When the heat becomes overwhelming, you have only one desire: to take a break and breath some fresh marine air, your feet comfortably settled into a warm sand, listening the waves singing… But if seaside holidays are not for you this year, you can still escape with a chypre perfume. By the way, where does the name of the olfactory family Chypre come from and, more importantly, what exactly does it smell like? A look back at an emblematic accord with a history rich in scents!
Chypre perfume, a characteristic accord
Each perfumer interprets chypre in his own way. But originally, the chypre perfume is based on an accord built around oakmoss, bergamot and ciste-labdanum. Citrus brings a fresh and invigorating top note. This is followed by a generally floral heart in which you might find rose or jasmine. In the base notes, ciste-labdanum and oak moss add character to the composition by giving it a woody and vegetal facet. As oak moss is quite allergenic, it has been replaced for several years by synthetic ingredients, orcinyl 3 and evernyl.
It is quite difficult to translate the scent of a chypre fragrance. It can give off a sensation of humid undergrowth, reminiscent of autumn scents.
Since its creation, the chypre accord has been modernized and reinterpreted according to the noses. The powerful notes of ciste-labdanum have been replaced by patchouli and other woody notes like cedar or vetiver.
Chypre by Carrément Belle
In our Collection, this family is therefore represented by our chypre perfume ïōdé. Its composition releases a marine scent with a floral heart that combines jasmine, lily-of-the-valley and rose. Sandalwood, patchouli and amber finally bring it a soothing and woody wake. This fragrance was created as an eau de parfum and then declined in a pure perfume even more intense. But you can also savor its marine notes at home thanks to its scented candle or incenses, to escape to the open sea without leaving your sofa!
The origins of chypre perfume
Travel in the Mediterranean
How did a small Mediterranean island influence the world of perfumery by giving its name to an olfactory family? To understand it, you have to go back in time to the Middle Ages. Associated with perfume, the qualifier “chypre” has been used since the end of the 14th century. At that time, the island was located at the heart of a commercial crossroads where raw materials were exchanged between East and West. The Cypriots imported olibanum, nard and cinnamon from Syria and Phoenicia. But Cyprus is not to be outdone and its ecosystem is home to a wide variety of fragrant materials such as cistus labdanum, marjoram, iris and of course oak moss. Cypriot perfumers took advantage of all these ingredients and created the eau de Chypre. This scented water was exported throughout Europe and its recipe was taken up by French perfumers. At the time, this fragrance was invigorating, with a dry, almost rough smell. It was mostly worn by men.

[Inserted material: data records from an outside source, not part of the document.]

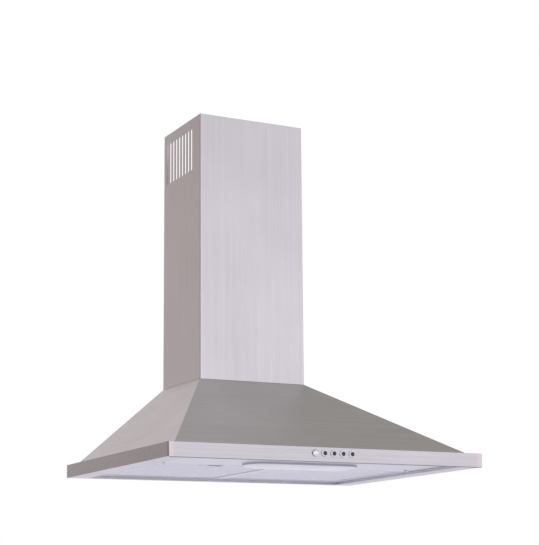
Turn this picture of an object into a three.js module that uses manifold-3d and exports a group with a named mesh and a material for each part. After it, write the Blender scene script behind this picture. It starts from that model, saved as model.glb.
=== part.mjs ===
// A wall-mounted chimney range hood, as an assembly of separate pieces, in millimetres.
// +X is right, +Y is towards the wall and +Z is up. Every piece is drawn with x = 0 on the
// centre line, y = 0 on the wall and z = 0 at the bottom of the rim. The finished group is
// then moved so that its origin lies midway between the two wall keyholes.

import * as THREE from 'three';
import { mergeVertices } from 'three/addons/utils/BufferGeometryUtils.js';
import Module from 'manifold-3d';

const wasm = await Module();
wasm.setup();

// ---------------------------------------------------------------- driving dimensions

// Overall sheet-metal form
const canopyWidth = 600;
const canopyDepth = 475;
const rimHeight = 24;
const ledgeWidth = 18;
const pyramidHeight = 150;
const chimneyWidth = 216;
const chimneyDepth = 172;
const chimneyHeight = 506;
const sheet = 0.8;
const seatGap = 0.3;
const looseGap = 0.6;

// Rim and canopy flanges
const rimCornerRadius = 2.5;
const sideLip = 38;
const frontLip = 12;
const rearLip = 12;
const recess = 5;
const footFlange = 8;
const topFlange = 8;
const rearFlange = 7;

// Chimney
const chimneyCornerRadius = 1.5;
const chimneyReturn = 12;
const slideClearance = 0.5;
const slotCount = 9;
const slotPitch = 14.3;
const slotWidth = 6;
const slotHeight = 82;
const slotTopMargin = 20;
const slotRowCentre = -74;
const extensionSlotGap = 8;
const footBracketHeight = 22;
const footBracketLength = 80;
const footBracketFlange = 9;
const bracketSheet = 1.2;
const ceilingBracketHeight = 34;
const ceilingBracketDrop = 12;
const ceilingBracketArm = 60;
const ceilingSlotSpacing = 120;
const ceilingSlotLength = 16;
const ceilingSlotWidth = 6;

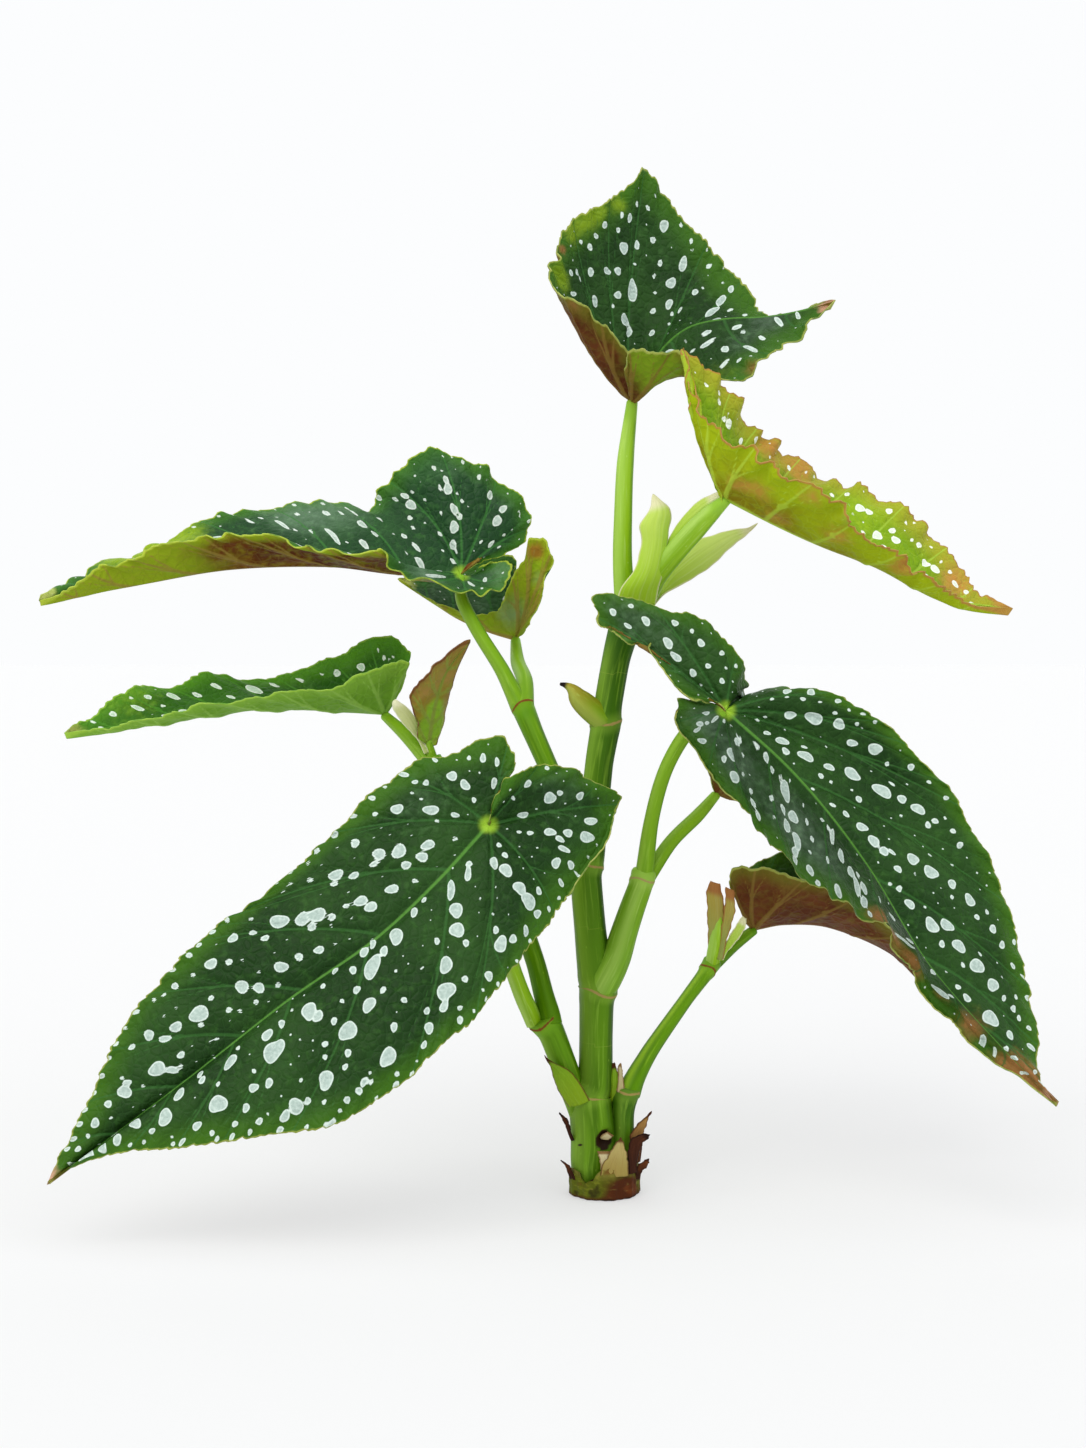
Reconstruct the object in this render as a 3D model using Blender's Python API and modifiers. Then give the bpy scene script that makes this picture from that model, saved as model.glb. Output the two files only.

Little by little, perfume is used to hide bad smells, dirt and to protect against diseases. Thus, a few years later during the Renaissance, the eau de Chypre was also used as a powder for hair and wigs. At that time, the so-called “Cyprus birds” also appeared: solid preparations that were thrown into the fire to perfume the atmosphere and rid it of miasmas. From perfume to powder, the formulas of these different preparations differed little and all included civet, musk and amber, which were combined with oak moss and iris. An olfactory construction that will inspire many noses over the centuries…
The birth of an emblematic perfume: Chypre by Coty
But if there is one fragrance that really gave birth to the olfactory family of chypre, it was François Coty’s Chypre in 1917. This innovative and mysterious juice will titillate the noses of the whole world. This perfume met an important success and became a full olfactory family. But what does this emblematic juice smell like? It is a blend that is both powerful and harmonious, where citrus fruits (bergamot at the top) combine with flowers (jasmine and rose among others) and characterful materials such as oakmoss and ciste-labdanum.
When it was released, the fragrance intrigued women, who were previously used to soft, floral fragrances, or fresh, light eaux de Cologne. Coty’s creation remains mythical to this day. However, if you take a closer look, it is not the first chypre perfume of this generation. Indeed, as early as 1850, Guerlain launched Eau de Chypre, followed by Chypre Tentation by Roger & Gallet, and a few other creations until the early 1900s. But if Coty’s success is so dazzling, it is because it managed to mark a real breakthrough. While perfumes were distributed in a very limited way and often reserved for a wealthy elite, Coty made a mainstream creation that would appeal to all women, the beginnings of a marketing plan in short! It would mark a whole era and influence contemporary perfumers.
The wealth of cyprus notes goes particularly well with fruity or floral ones. This family gathers fragrances of character, easily recognizable, and is therefore divided into two main subfamilies. In the one hand the floral chypre (as Chypre by François Coty, or the chypre perfume ïōdé by Carrément Belle), and on the other the fruity chypre (created by the launch of Mitsouko by Guerlain in 1919, or Femme by Rochas in 1944 for example). But there are a multitude of other subcategories that take up the fundamentals of chypre by adding new notes. These include oriental, aromatic, leather, green…
Did you know the origin of the olfactory family of chypre perfumes? Do you like its notes?